While on my outing, the leather strap on Clunky finally gave way in the rain. Replacing the handle with something more durable is no problem, and I will do that soon. As I cleaned up my gear, I discovered something about my camera that I hadn't noticed before:
A tripod mount on the side of the camera, for vertical shots, which had been previously hidden by the leather strap. Now I know why that leather strap had snaps to remove it, although the snaps never worked for me because they were rusted shut by the time I inherited the camera.
It turns out the frame in my viewfinder can be removed, which potentially means the frameless viewfinder might match the film exposure - something to test next time.
All in all it was a fun outing, and I immediately began to work on the lessons I learned from it.
- I researched light meter apps for my phone, and also looked into traditional light meters online.

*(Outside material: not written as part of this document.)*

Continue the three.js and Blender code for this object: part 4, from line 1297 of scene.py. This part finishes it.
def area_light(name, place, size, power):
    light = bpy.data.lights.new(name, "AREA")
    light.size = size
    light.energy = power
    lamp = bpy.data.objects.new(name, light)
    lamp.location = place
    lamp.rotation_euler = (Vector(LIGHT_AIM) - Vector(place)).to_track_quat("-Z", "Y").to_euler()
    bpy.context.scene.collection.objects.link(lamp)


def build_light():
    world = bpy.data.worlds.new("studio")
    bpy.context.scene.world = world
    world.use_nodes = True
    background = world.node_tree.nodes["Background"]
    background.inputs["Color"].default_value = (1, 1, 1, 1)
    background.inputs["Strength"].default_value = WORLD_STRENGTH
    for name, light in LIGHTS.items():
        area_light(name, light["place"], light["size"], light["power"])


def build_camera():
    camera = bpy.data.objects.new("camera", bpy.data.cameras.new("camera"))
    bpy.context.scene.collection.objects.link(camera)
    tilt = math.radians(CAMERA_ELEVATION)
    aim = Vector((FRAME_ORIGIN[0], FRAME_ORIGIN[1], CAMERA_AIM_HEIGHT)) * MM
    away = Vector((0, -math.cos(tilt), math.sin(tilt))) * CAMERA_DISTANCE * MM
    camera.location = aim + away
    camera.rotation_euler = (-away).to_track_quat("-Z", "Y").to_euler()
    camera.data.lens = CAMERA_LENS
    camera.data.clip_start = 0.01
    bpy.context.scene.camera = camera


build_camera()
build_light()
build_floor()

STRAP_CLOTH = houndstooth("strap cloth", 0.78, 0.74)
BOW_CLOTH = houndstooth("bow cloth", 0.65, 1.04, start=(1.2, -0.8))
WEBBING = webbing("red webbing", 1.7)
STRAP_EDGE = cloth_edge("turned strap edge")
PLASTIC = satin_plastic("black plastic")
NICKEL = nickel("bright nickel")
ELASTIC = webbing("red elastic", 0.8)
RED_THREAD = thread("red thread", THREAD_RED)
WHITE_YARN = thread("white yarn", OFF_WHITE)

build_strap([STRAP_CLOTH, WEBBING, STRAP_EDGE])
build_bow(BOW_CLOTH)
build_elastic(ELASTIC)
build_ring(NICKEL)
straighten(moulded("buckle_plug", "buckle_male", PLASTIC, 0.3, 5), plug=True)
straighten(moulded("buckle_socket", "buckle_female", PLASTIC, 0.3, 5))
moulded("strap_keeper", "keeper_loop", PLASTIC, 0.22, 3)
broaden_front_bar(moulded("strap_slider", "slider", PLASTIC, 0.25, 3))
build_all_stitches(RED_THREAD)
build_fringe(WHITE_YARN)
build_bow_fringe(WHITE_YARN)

Then I remembered I had two of my grandfather's light meters in his old case. One doesn't register light readings, the other does, but the dials never made much sense to me. I found a Youtube video which shows how to use the old Weston light meters and it all clicked (pun intended) I tested the functioning Weston against my DSLR and the meter readings match, so from now on I'll be using the hand held light meter instead of the DSLR for film shooting.
- My pinhole exposure conversion software is basically a pretty excel file, so I typed the info up into a spreadsheet, including the calculations for reciprocity failure for each film I use, and printed it out on paper. I'll eventually refine the design and laminate it, but for now the paper works.
- I ran a roll of B&W through the new Graflex back with the proper loading technique and I ended up with 8 perfectly spaces shots on the film, and enough lead that a lab can load color without exposing my first shot. So the new back will now be my color film back.